I still don't know any, actually.
And I don't mirror.
There are so few racists in this country, at least in my time, 50 years ago.
Well, the reason is because they're hedging their bets.
They've lived long enough to think, well, the pendulum's going to swing back.
I don't want to have a, you know, now that we're in the future, let's look back and see all the people who fucking really went for it and go after them.
I don't know if it is, but like, the way that everything has broken, particularly, you know, over the last number of years, but especially, you know, it's accelerated.
Sure.
I don't feel like you should have any expectation that there is a normal that ever will exist again.
See, this is fun because Tucker also interviewed Ye when he was having his anti-Semitic meltdown, and he edited tons of stuff out of the interview in order to present Ye as not hating Jewish people.
He just had interesting ideas.
See, Tucker bringing up Ye is funny because he was part of trying to facilitate Ye's whole Nazi thing by editing out egregious parts of their interview so he looked more palatable to naive viewers.
And that's great that we finally get to this part where Tucker is just saying we should have stayed out of World War II.
Great.
Cool, man.
Also, the Lindbergh baby kidnapping happened in 1932.
So that seems unrelated to his anti-interventionist position in World War II.
They're talking about how we should have just stayed out of World War II and Lindbergh has been wrongly smeared as a supporter of Nazis and what have you.
And then without missing a beat, he's just like, hey, how's Ye doing?

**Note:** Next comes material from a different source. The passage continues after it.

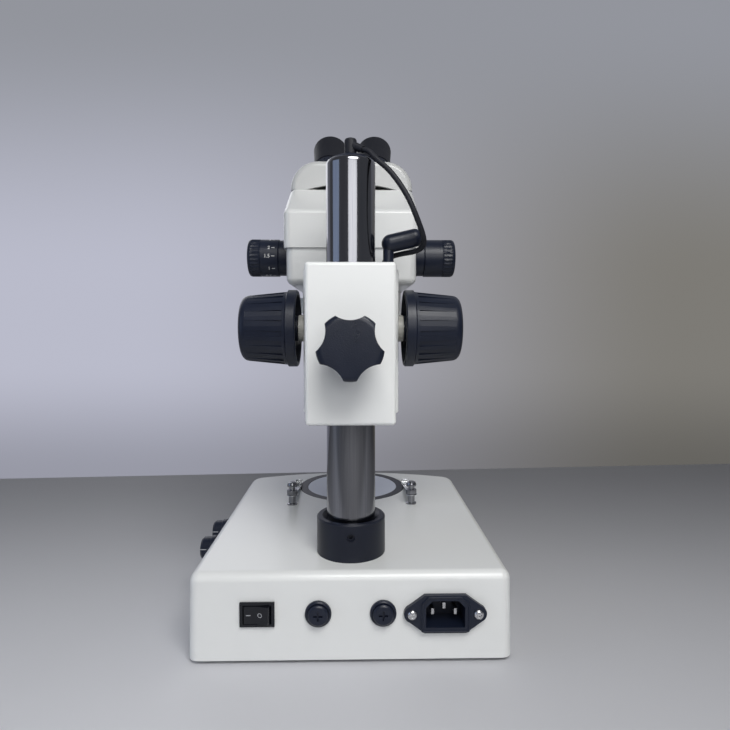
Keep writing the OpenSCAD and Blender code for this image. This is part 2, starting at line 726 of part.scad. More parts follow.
// Clamp block with the pillar bore, and the rack housing with the dovetail way
module focus_bracket() color("white") difference() {
    union() {
        soft_box(block_w / 2, shaft_y + 2, block_back, block_lo, block_hi, block_round);
        soft_box(rack_w / 2, rack_front, shaft_y + 12, rack_lo, rack_hi, 2);
    }
    translate([0, pillar_y, 0]) cylinder(r = pillar_d / 2 + run, h = 300, $fn = 96);
    bar_y(clamp_d + 0.2, 0, pillar_y, block_back + 1, star_z);
    bar_x(bush_d, -rack_w, rack_w, shaft_y, shaft_z);
    bar_x(2 * pitch_r + 4, -pinion_w / 2 - 1, pinion_w / 2 + 1, shaft_y, shaft_z);
    translate([0, rack_front, 0]) linear_extrude(300)
        polygon([[-tail_mouth, -1], [tail_mouth, -1], [tail_mouth, 0], [tail_floor, tail_deep],
            [-tail_floor, tail_deep], [-tail_mouth, 0]]);
}

module clamp_screw() color("#8d9095") {
    bar_y(clamp_d, 0, pillar_y + pillar_d / 2 + 0.2, star_face - star_t + 4, star_z);
}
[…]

And for Tucker to have the awareness of hindsight and still be like we should have stayed out of it means that he would have been fine with any level of industrial genocide that was being carried out then.
Yeah, the guy who's going around to all the media hits and yelling about Jews and talking about how he loves Hitler and how we're not going to be mean to Nazis anymore.
How could you ever possibly think that he would be unfit to be on air?
God, I hate it that they get to talk about shit that's real, but they do it in the exact same way that they talk about demons, but then they don't talk about demons, which would be fun.